Back before we shared a bedroom, chivalry dictated that Clint only go so far as to ask permission to come inside. It would have been rude and assuming to just barge right on in. The same is true for deeper levels of intimacy. Your partner can only ask; you’ve got to take the initiative to let them in. You are the one that needs to draw them deeper into yourself.
Intimacy and sexuality go hand in hand. Each flourishes with trust and exploration, so long as you unlock the doors. If your partner isn’t exploring the depths of intimacy with you, maybe you need to let them know they are invited into the bedroom.
Of course, you can always do it in the living room too.
01/05/2011 at 2:44 am
I was just planning a post on something related to this; the desire to be chased and taken. Some people, possibly including my ex, do not want to talk, do not want to take their partner by the hand. They want to feel that their attractiveness overwhelms their partner’s scruples; and they assume their own limits are the limits of decency. They want their partner to be bad enough to chase them and take them, but good enough to stay within limits that they never explain.

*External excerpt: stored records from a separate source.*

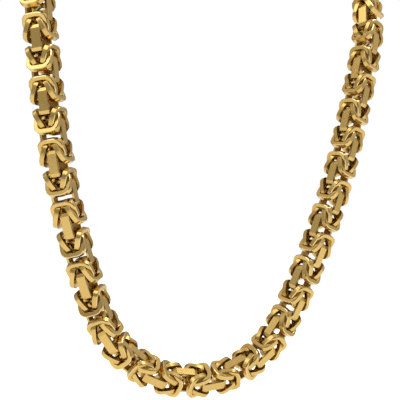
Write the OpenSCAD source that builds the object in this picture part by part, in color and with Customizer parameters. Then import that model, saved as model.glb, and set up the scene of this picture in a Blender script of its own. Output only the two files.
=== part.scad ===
// Byzantine neck chain: wide band links, each turned a quarter from the last, tied by knots of four flat ears.
// Millimetres. +Z is up, -Y is the front, and the origin is at the nape, on the neck side of the clasp.

/* [Chain] */
// Distance along the chain from one band link to the next
link_pitch = 10; // [9.9:0.05:10.5]
// Number of band links, with a knot of four ears between each two
band_links = 50; // [30:2:50]
// How far the row of links is moved round the loop from the middle of its front
row_shift = 1.9; // [0:0.1:4]
// How far a hanging knot slips down between its two band links
knot_slip = 1; // [0:0.1:1.1]
// How far the diamond cross section of the whole chain leans to one side, in degrees
row_lean = 3.5; // [0:0.5:6]

/* [Band links] */
// Width of the strip that a band link is bent from
band_width = 3.25; // [2.6:0.05:3.4]
// Thickness of that strip
band_wall = 0.85; // [0.6:0.01:1]
// Size of a band link across the chain
band_depth = 8.1; // [7.7:0.05:8.4]
// Radius of a band link's outer corners
band_corner = 1.5; // [1.2:0.1:3.2]
// Gap between the ends of two band links that follow each other
band_gap = 0.75; // [0.7:0.05:1.2]

/* [Ears] */
// Thickness of an ear's wire, seen from its flat side
ear_wall = 1.1; // [0.8:0.02:1.16]
// Depth of an ear's wire, from one flat side to the other
ear_depth = 0.92; // [0.6:0.02:0.96]
// Distance from the middle of the chain to the middle of an ear
ear_seat = 2.64; // [2.5:0.02:2.8]
// Lean of an ear, its inner end towards the middle of the chain, in degrees
ear_lean = 23.5; // [21:0.5:25]
// Distance of an ear's middle from the middle of its knot, along the chain
ear_step = 0.2; // [0.05:0.01:0.35]
// Radius of an ear's outer corners
ear_corner = 3.25; // [2.8:0.05:3.6]
// Play along the chain between an ear's inner end and the band link that it holds
ear_play = 0.26; // [0.2:0.01:0.4]
// Play between the side of an ear and the ear next to it
side_play = 0.24; // [0.2:0.01:0.4]

/* [Clasp] */
// Diameter of the plain barrel
clasp_d = 7; // [5:0.5:8]
// Length of the barrel
clasp_length = 10.5; // [8:0.5:14]
// Radius of the rounding where the barrel's ends turn in
clasp_edge = 0.8; // [0.3:0.1:1.2]
// Distance from each end of the barrel to the end of the chain
clasp_gap = 0.9; // [0.7:0.1:1.4]
// Thickness of the wire of the two eyes
eye_wire = 1.1; // [0.8:0.1:1.4]
// Radius of an eye's outer corners
eye_corner = 2; // [1.5:0.1:2.4]
// Play of a band link inside an eye
eye_play = 0.45; // [0.35:0.05:0.6]

/* [Hidden] */
corner_fn = 48;
barrel_fn = 64;

// One half of the loop, from the lowest point of the front to the nape: x, y, z and the turn of the
// chain's outer face from the front, in degrees. The other half is its mirror image.
HALF = [
    [0, -47, -171.8, 54],
    [12.2, -47, -169.9, 52],
    [23.2, -46.8, -163.3, 48],
    [31.6, -46.6, -152.8, 42],
    [38.9, -47, -136, 36],
    [45.3, -47.5, -116.8, 32.5],
    [51.2, -47.5, -94.2, 32.5],
    [56.1, -47, -68.6, 32.5],
    [59.8, -45.5, -44, 32.5],
    [60, -38.5, -24, 40],
    [53, -26.5, -9.5, 45],
    [38.5, -13, -2.5, 45],
    [20, -3.5, -0.3, 45],
    [0, 0, 0, 45],
];
// The columns of that list
X = 0;
Y = 1;
Z = 2;
TURN = 3;
// Steps of the curve between two of its points
ROUTE_STEPS = 12;
// The direction that the faces are measured from leans up from the front by this angle
FRONT_TILT = 25;
// How fast a knot's slip fades where the chain runs level
SLIP_FADE = 3;

ear_cos = cos(ear_lean);
ear_sin = sin(ear_lean);
band_length = link_pitch - band_gap;
ear_hold = band_gap / 2 + band_wall + ear_play + ear_step + knot_slip + ear_depth / 2 * ear_sin;
ear_length = 2 * (ear_wall + ear_hold / ear_cos);
ear_width = 2 * (ear_seat + ear_wall + ear_depth / 2 + side_play);

rows = len(HALF);
loop_points = concat(
    [for (i = [rows - 1:-1:0]) [-HALF[i][X], HALF[i][Y], HALF[i][Z], HALF[i][TURN]]],
    [for (i = [1:rows - 2]) HALF[i]]);
loop_size = len(loop_points);

function spline(a, b, c, d, u) =
    (2 * b + u * (c - a) + u * u * (2 * a - 5 * b + 4 * c - d) + u * u * u * (3 * b - a - 3 * c + d)) / 2;
function spot(row) = [row[X], row[Y], row[Z]];
function unit(v) = v / norm(v);

// The loop as it is drawn, and the length travelled to each of its points
drawn = [for (i = [0:loop_size], j = [0:ROUTE_STEPS - 1]) if (i < loop_size || j == 0)
    spline(loop_points[(i + loop_size - 1) % loop_size], loop_points[i % loop_size],
           loop_points[(i + 1) % loop_size], loop_points[(i + 2) % loop_size], j / ROUTE_STEPS)];
travel = [for (i = 0, s = 0; i < len(drawn);
    s = s + (i + 1 < len(drawn) ? norm(spot(drawn[i + 1]) - spot(drawn[i])) : 0), i = i + 1) s];

// The loop that is built is as long as its links and clasp, so it keeps the drawn shape at their size
loop_length = link_pitch * (band_links - 1) + band_length + 2 * clasp_gap + clasp_length;
growth = loop_length / travel[len(travel) - 1];
by_length = [for (column = [X:TURN]) [for (i = [0:len(drawn) - 1])
    [travel[i] * growth, drawn[i][column] * (column == TURN ? 1 : growth)]]];

function wrapped(s) = s - loop_length * floor(s / loop_length);
function at(s, column) = lookup(wrapped(s), by_length[column]);
function place(s) = [at(s, X), at(s, Y), at(s, Z)];
function along(s) = unit(place(s + link_pitch / 2) - place(s - link_pitch / 2));

// The chain's outer and inner faces at a place on the loop
front_way = [0, -cos(FRONT_TILT), sin(FRONT_TILT)];
function front_at(t) = unit(front_way - (front_way * t) * t);
function turn_at(s, t) = at(s, TURN) - row_lean * t[Z];
function outer_face(s) = let (t = along(s), n = front_at(t), a = turn_at(s, t)) n * cos(a) + cross(t, n) * sin(a);
function inner_face(s) = let (t = along(s), n = front_at(t), a = turn_at(s, t)) n * sin(a) - cross(t, n) * cos(a);

// Where the links stand: band link k, and the knot that follows it
function band_at(k) = loop_length / 2 + row_shift + (k - (band_links - 1) / 2) * link_pitch;
function band_face(k, s) = k % 2 == 0 ? inner_face(s) : outer_face(s);
function side_face(k, s) = k % 2 == 0 ? outer_face(s) : inner_face(s);
function slip_at(t) = t[Z] * pow(abs(t[Z]), SLIP_FADE) * knot_slip;

// The loop hangs with its centre line this far behind the neck
nape = [0, clasp_d / 2, 0];

module set_at(across, up, o) {
    out = cross(across, up);
    translate(nape) multmatrix([
        [across[X], up[X], out[X], o[X]],
        [across[Y], up[Y], out[Y], o[Y]],
        [across[Z], up[Z], out[Z], o[Z]],
        [0, 0, 0, 1]]) children();
}

module rounded(w, l, r) {
    square([w - 2 * r, l], center = true);
    square([w, l - 2 * r], center = true);
    for (x = [-1, 1], y = [-1, 1])
        translate([x * (w / 2 - r), y * (l / 2 - r)]) circle(r, $fn = corner_fn);
}

// A flat closed ring: outer width and length, thickness of its wall, height and outer corner radius
module ring(w, l, wall, h, r) {
    translate([0, 0, -h / 2]) linear_extrude(h) difference() {
        rounded(w, l, r);
        rounded(w - 2 * wall, l - 2 * wall, r - wall);
    }
}

module band_link(k) {
    s = band_at(k);
    set_at(band_face(k, s), -along(s), place(s))
        ring(band_depth, band_length, band_wall, band_width, band_corner);
}

module ear(across, up, o) {
    set_at(across, up, o) ring(ear_width, ear_length, ear_wall, ear_depth, ear_corner);
}

// Four ears: two hold the band link before the knot, and two the one after it
module knot(k) {
    s = band_at(k) + link_pitch / 2;
    t = along(s);
    a = band_face(k, s);
    b = side_face(k, s);
    o = place(s) - t * slip_at(t);
    for (side = [-1, 1]) {
        ear(b, -t * ear_cos - side * a * ear_sin, o + side * ear_seat * a + ear_step * t);
        ear(a, -t * ear_cos + side * b * ear_sin, o + side * ear_seat * b - ear_step * t);
    }
}

module chain_left() {
    color("goldenrod") for (k = [0:band_links / 2 - 1]) {
        band_link(k);
        knot(k);
    }
}

module chain_right() {
    color("goldenrod") for (k = [band_links / 2:band_links - 1]) {
        band_link(k);
        if (k < band_links - 1) knot(k);
    }
}

// The two ends of the chain, and the straight line of the clasp between them
last_s = band_at(band_links - 1);
first_s = band_at(0);
last_end = place(last_s) + along(last_s) * band_length / 2;
first_end = place(first_s) - along(first_s) * band_length / 2;
clasp_way = unit(first_end - last_end);
eye_width = band_width + 2 * eye_play + 2 * eye_wire;
eye_reach = clasp_gap + band_wall + 2 * eye_play + eye_wire;

// A barrel with rounded ends, and an eye at each end round the end of the last band link there
module clasp() {
    color("goldenrod") {
        up = unit(front_at(clasp_way));
        set_at(up, clasp_way, (last_end + first_end) / 2) rotate([-90, 0, 0]) barrel();
        eye(side_face(band_links - 1, last_s), -clasp_way, last_end);
        eye(side_face(0, first_s), clasp_way, first_end);
    }
}

module barrel() {
    r = clasp_d / 2;
    h = clasp_length / 2;
    rotate_extrude($fn = barrel_fn) {
        translate([0, -h]) square([r - clasp_edge, 2 * h]);
        translate([0, clasp_edge - h]) square([r, 2 * (h - clasp_edge)]);
        for (y = [-1, 1]) translate([r - clasp_edge, y * (h - clasp_edge)]) circle(clasp_edge, $fn = corner_fn);
    }
}

module eye(wide, out, chain_end) {
    across = unit(wide - (wide * out) * out);
    face = chain_end - out * clasp_gap;
    ring_length = eye_reach + eye_wire + clasp_edge;
    set_at(across, out, face + out * (eye_reach - ring_length / 2))
        ring(eye_width, ring_length, eye_wire, eye_wire, eye_corner);
}

chain_left();
chain_right();
clasp();
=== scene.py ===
"""A byzantine neck chain of gold-toned brass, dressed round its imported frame."""
import math

import bpy
import numpy as np
from mathutils import Matrix, Vector


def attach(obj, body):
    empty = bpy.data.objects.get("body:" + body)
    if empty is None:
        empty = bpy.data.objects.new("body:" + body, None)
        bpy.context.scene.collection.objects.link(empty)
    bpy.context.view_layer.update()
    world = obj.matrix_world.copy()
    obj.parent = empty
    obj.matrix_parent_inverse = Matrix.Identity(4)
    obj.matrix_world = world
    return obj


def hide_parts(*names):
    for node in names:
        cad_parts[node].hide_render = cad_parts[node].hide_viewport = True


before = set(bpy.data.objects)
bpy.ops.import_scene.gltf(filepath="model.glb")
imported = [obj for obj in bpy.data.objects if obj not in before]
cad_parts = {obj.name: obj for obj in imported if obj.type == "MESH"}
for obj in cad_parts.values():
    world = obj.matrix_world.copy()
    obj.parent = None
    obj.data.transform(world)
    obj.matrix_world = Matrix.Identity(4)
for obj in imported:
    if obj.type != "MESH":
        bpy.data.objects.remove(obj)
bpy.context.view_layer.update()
MM = 0.001
# The four quarters round a middle, in turn
QUARTERS = ((1, 1), (-1, 1), (-1, -1), (1, -1))


def added(name, data):
    """A new object of the scene that holds the given mesh, light or camera."""
    made = bpy.data.objects.new(name, data)
    bpy.context.collection.objects.link(made)
    return made


# The viewpoint
# The eye stands a little left of the middle and level with the lower half of the loop, close enough
# that the near strand looks wider than the far one.
VIEW_AZIMUTH = 16.15
VIEW_ELEVATION = -0.88
VIEW_ROLL = 3.58
VIEW_DISTANCE = 236.4 * MM
VIEW_AIM = Vector((-1.08, -43.5, -110.1)) * MM
PHOTO_WIDTH = 400
FOCAL_PIXELS = 691.7
SENSOR = 36.0

azimuth, elevation, roll = (math.radians(a) for a in (VIEW_AZIMUTH, VIEW_ELEVATION, VIEW_ROLL))
look = Vector((math.sin(azimuth) * math.cos(elevation), math.cos(azimuth) * math.cos(elevation),
               -math.sin(elevation)))
level = Vector((math.cos(azimuth), -math.sin(azimuth), 0))
rise = level.cross(look)
right = level * math.cos(roll) + rise * math.sin(roll)
up = rise * math.cos(roll) - level * math.sin(roll)
camera_data = bpy.data.cameras.new("camera")
camera_data.sensor_width = SENSOR
camera_data.lens = SENSOR * FOCAL_PIXELS / PHOTO_WIDTH
camera_data.clip_start = 1 * MM
camera = added("camera", camera_data)
camera.matrix_world = Matrix.Translation(VIEW_AIM - look * VIEW_DISTANCE) @ \
    Matrix((right, up, -look)).transposed().to_4x4()
bpy.context.scene.camera = camera


# Node trees
class Socket:
    """A node tree, or one output in it, which adds Math nodes when it is used in an expression."""

    def __init__(self, tree, output=None):
        self.tree = tree
        self.output = output

    def node(self, kind, settings=None, **inputs):
        """Adds a node. Its inputs are values or links, by name or by number as i0, i1 and so on."""
        made = self.tree.nodes.new(kind)
        for name, value in (settings or {}).items():
            setattr(made, name, value)
        for name, value in inputs.items():
            numbered = name[0] == "i" and name[1:].isdigit()
            socket = made.inputs[int(name[1:]) if numbered else name.replace("_", " ")]
            if isinstance(value, Socket):
                value.into(socket)
            else:
                socket.default_value = value
        return made

    def read(self, output, kind, settings=None, **inputs):
        """Adds a node and gives one of its outputs, by name or number."""
        return Socket(self.tree, self.node(kind, settings, **inputs).outputs[output])

    def into(self, socket):
        self.tree.links.new(self.output, socket)

    def math(self, operation, *values):
        inputs = {"i%d" % k: value for k, value in enumerate(values)}
        return self.read(0, "ShaderNodeMath", {"operation": operation}, **inputs)

    def mix(self, share, first, second):
        """A colour between two others."""
        return self.read(2, "ShaderNodeMix", {"data_type": "RGBA"}, Factor=share, i6=first, i7=second)

    def __add__(self, other):
        return self.math("ADD", self, other)

    def __mul__(self, other):
        return self.math("MULTIPLY", self, other)

    def __sub__(self, other):
        return self.math("SUBTRACT", self, other)

    def __rsub__(self, other):
        return self.math("SUBTRACT", other, self)

    __radd__ = __add__
    __rmul__ = __mul__


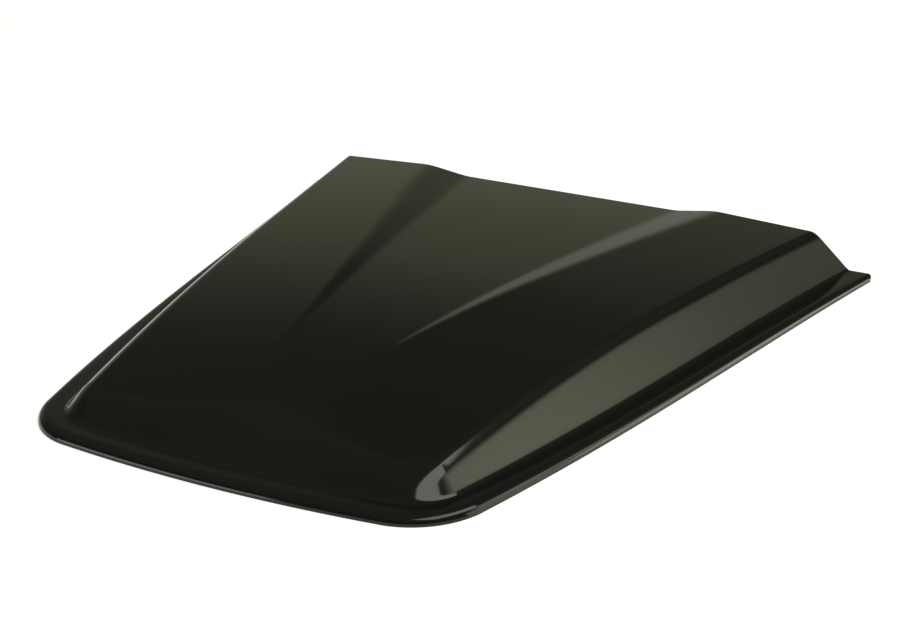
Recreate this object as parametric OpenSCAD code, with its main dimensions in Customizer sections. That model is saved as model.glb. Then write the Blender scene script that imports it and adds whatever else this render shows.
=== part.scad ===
// Car bonnet vent: one thin moulded shell that is low at the front and open at the rear.
// A flange with a rolled edge runs round the front and both sides and lies on the bonnet.
// Inside it a wall rises to a shoulder, and the top carries two shallow pods with a channel
// between them that starts near the middle and widens towards the open end.
// The front is -Y, the open end is +Y, and the rolled edge stands on Z = 0.

/* [Outline] */
// Width over the flanges at the open rear end
rear_width = 696; // [600:4:800]
// Width over the flanges at the front, measured before its corners are rounded
front_width = 444; // [400:1:520]
// Length over everything, from the middle of the front edge to the rear end
overall_length = 704; // [620:1:800]
// How far the middle of the front edge bows ahead of its ends
front_bow = 16; // [6:0.5:26]
// How far each side edge bows out from a straight line
side_bow = 7.5; // [0:0.5:12]
// How far that bow sits towards the front, where 0 is even
bow_lead = 1.05; // [0:0.05:1.2]
// Plan radius of the front corners
corner_radius = 78; // [66:1:90]
// Plan radius of the flange's rear tips
tip_radius = 6; // [4:1:12]

/* [Flange] */
// Height of the flange's top above the bonnet, round the front and along most of the sides
flange_height = 8.5; // [8:0.5:12]
// Height of the flange's top at its rear ends, where it comes down a little
rear_flange_height = 6.5; // [5.5:0.5:8]
// Width of the flange at the front, from its outer edge to the foot of the wall
flange_width = 26.5; // [20:0.5:34]
// Width of the flange at its rear ends
rear_flange_width = 27; // [20:0.5:34]
// Height of the upright rim, from which the edge is rolled up to the flange's top
rim_height = 1; // [0.5:0.25:1.5]
// Thickness of the moulded wall
wall_thickness = 3; // [2:0.5:3.5]

/* [Walls] */
// Slope of the side walls where they start at the front, in degrees from the level
side_slope = 47; // [42:1:58]
// Slope of the side walls at the rear end, in degrees from the level
rear_slope = 58.5; // [46:0.5:62]
// Slope of the front face above the flange, in degrees from the level
front_slope = 30; // [26:1:38]
// Height over which the flange turns up into the wall
foot_blend = 3; // [2:0.5:5]
// Height over which the side walls turn over into the top
shoulder_blend = 8.5; // [5:0.5:11]
// Height over which the front face turns over into the top
front_blend = 14; // [9:0.5:16]
// How far the open end leans forward, in degrees
rear_rake = 24; // [0:1:28]

/* [Top] */
// Height of the shoulders where they are highest
crest_height = 55.5; // [50:0.5:64]
// Distance of the highest point from the rear end
crest_from_rear = 276; // [220:1:340]
// Height of the shoulder line carried to the rear end
rear_height = 51; // [42:0.5:54]
// Height of the shoulder line carried to the ends of the front edge
front_height = 23.5; // [20:0.5:32]
// Rise of the top from the shoulders towards the middle, in degrees
crown_slope = 3.2; // [1:0.1:5]

/* [Channel] */
// Length of the channel, from the open end to where it starts
channel_length = 493; // [420:1:540]
// Width between the pods' ridges where the channel starts
channel_front_width = 105; // [80:1:140]
// Width between the pods' ridges at the open end
channel_rear_width = 367; // [300:1:400]
// Depth of the channel's floor below the ridges at the open end
channel_depth = 8.3; // [4:0.1:11]
// Slope of the channel's walls, in degrees from the level
channel_wall_slope = 9.5; // [8:0.5:14]
// Height over which the pods' ridges are rounded at the open end
ridge_blend = 2.2; // [1:0.1:3]
// Height over which the channel's wall meets its floor at the open end
valley_blend = 1.2; // [0.6:0.1:2]

/* [Hidden] */

// Stations along half of the outline, from the rear end to the middle of the front
side_steps = 13;
corner_steps = 9;
front_steps = 7;
last_station = side_steps + corner_steps + front_steps;

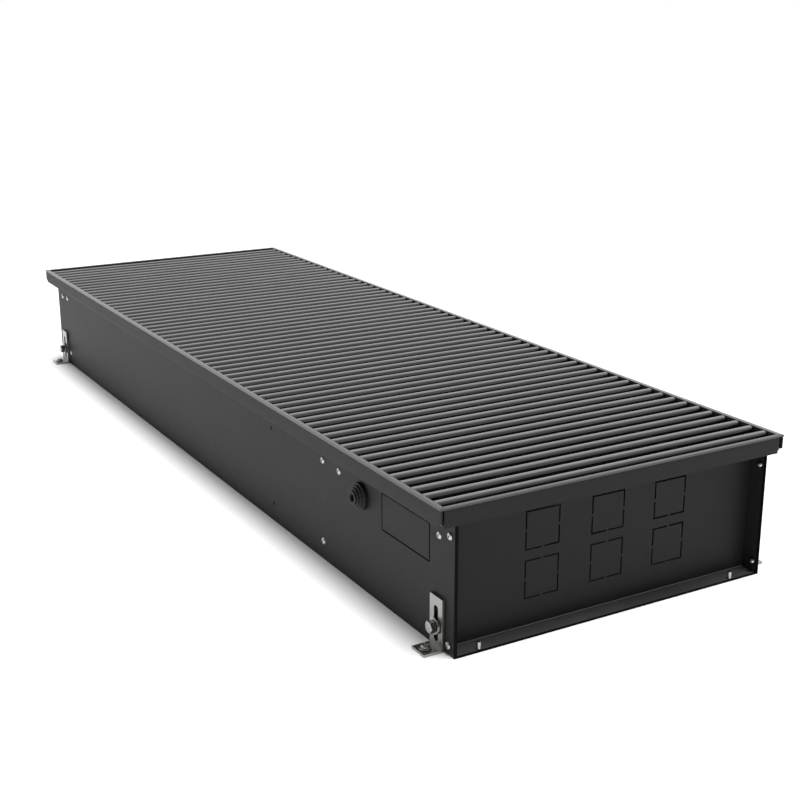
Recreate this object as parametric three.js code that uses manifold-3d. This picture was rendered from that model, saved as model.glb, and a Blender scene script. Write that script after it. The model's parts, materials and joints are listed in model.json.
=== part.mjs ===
// Trench convector heater: a sheet-metal trench for a floor channel, with an aluminium rim and a roll-up
// grille of cross bars, on four levelling brackets. Inside stand a finned-tube heat exchanger, a cross-flow
// fan, two valves and a terminal box. Millimetres; X across, Y along, Z up; the origin is the middle of the
// underside. The near end, with the pipe knockouts, is at -Y.
import * as THREE from "three";
import { mergeVertices } from "three/addons/utils/BufferGeometryUtils.js";
import Module from "manifold-3d";

const wasm = await Module();
wasm.setup();

// ---------------------------------------------------------------- driving dimensions
const LENGTH = 900;
const WIDTH = 300;
const HEIGHT = 110;
const SHEET = 1.2; // folded sheet of the trench, the end plates and the bulkheads
const FIT = 0.3; // gap kept between two pieces that touch
const RUNNING_GAP = 1; // gap round what turns

const LEDGE_INSET = 13.2; // long wall, in from the outer edge of the rim
const RIM_DROP = 13.8; // underside of the ledge, down from the top of the rim
const NEAR_WALL_SETBACK = 2.6; // near end of the long walls, in from the outer edge of the rim
const CORNER_BEVEL_Y = 7;
const CORNER_BEVEL_Z = 3.4;

const RIM_LIP = 0.5; // the rim's flange stands this far past the upstand
const RIM_FLANGE_WIDTH = 4.2;
const RIM_FLANGE_THICKNESS = 1.2;
const RIM_FOOT_WIDTH = 13.4; // from the outer edge of the rim
const RIM_FOOT_THICKNESS = 1.5;

const END_RECESS = 17; // face of an end panel, in from the outer edge of the rim
const FLANGE_SETBACK = 1; // a recess flange ends this far behind the long wall
const PANEL_FOOT = 14; // flange of an end panel that lies on the floor, behind the panel
const SKIRT_GAP_NARROW = 1.4; // corner slit between end skirt and side upstand, on one side
const SKIRT_GAP_WIDE = 3.4; // and on the other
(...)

Those of us who will not set foot outside what our partner explicitly consents to do poorly in this scenario.
01/07/2011 at 4:48 pm
Mousie, you are absolutely right. You just described the perfect formula for crash and burn. I’m sorry for your divorce. It is obviously horribly painful. I hope that God’s got someone very special for you. All this pain is just preparing you for where you are going ultimately. At least that’s what life seems to suggest.
01/19/2011 at 4:33 am
“What is so difficult about coming to the sitting room, taking him by the hand and leading him back?”
It’s unexplainable, I guess. There’s fear of rejection and shame ’cause nice girls don’t and embarrassment and discomfort with the words and with my body. There’s the puritanical grandparents and the mother who hated sex and the father who was too open about sex. There’s the boyfriend who laughed and the boyfriend who taught me that no is meaningless.
My brain knows that DH would love me to “take him by the hand” but it’s almost physically impossible. Besides all of the baggage from the past mentioned above, there’s my current desire to stay in the fantasy inside my head (talking by either one of us takes me out) as well as my desire for him to take ME by the hand. Forcefully, IYKWIM.
So, you can’t understand how it could be hard, but I can’t understand how it could be easy!
01/19/2011 at 6:52 pm
It’s true, our own past and baggage can make it difficult. We have to remember that he didn’t leave those scars. (I’m assuming.) And like you, I want him to be forceful with me. But what I am saying is that we can’t just hide back in our bedrooms wishing he would join us. We’ve got to make some effort to let him know we want him there. Maybe we can’t just lead him straight back right at first. But maybe we could suggest he maybe check out the guest room. The more he is invited, the deeper he may be inclined to explore.
The fear of rejection and shame is very real. But the rewards are worth the risk.
01/20/2011 at 8:26 pm
No, he didn’t leave those scars and is largely responsible for what healing of them has taken place.
There’s something in the air–in the week before reading this post, I was reminded that he may need some encouragement from me in order to feel sexy and wanted and thus ready, willing, and able to be forceful. And I’ve been reading naughty books from Ellora’s Cave and Samhain Publishing that get me revved up enough to do the tiniest bit of encouraging, and, what do you know? (wink, wink, nudge, nudge)
Baby steps….
01/20/2011 at 8:27 pm
Awesome! Every step counts. Good for you!
01/24/2011 at 4:31 pm
Another important factor to remember is that he may have been given the impression that he was not welcome into those rooms at some point in time. A woman is less like a house with many rooms than she is like an opening flower. If he peels back the petals he’s likely to make a big mess. But when she’s ready she ought to invite him to those special places. Sitting in the front room may be his way of showing respect for her privacy and he may think that’s what she wants. Communication is the answer here.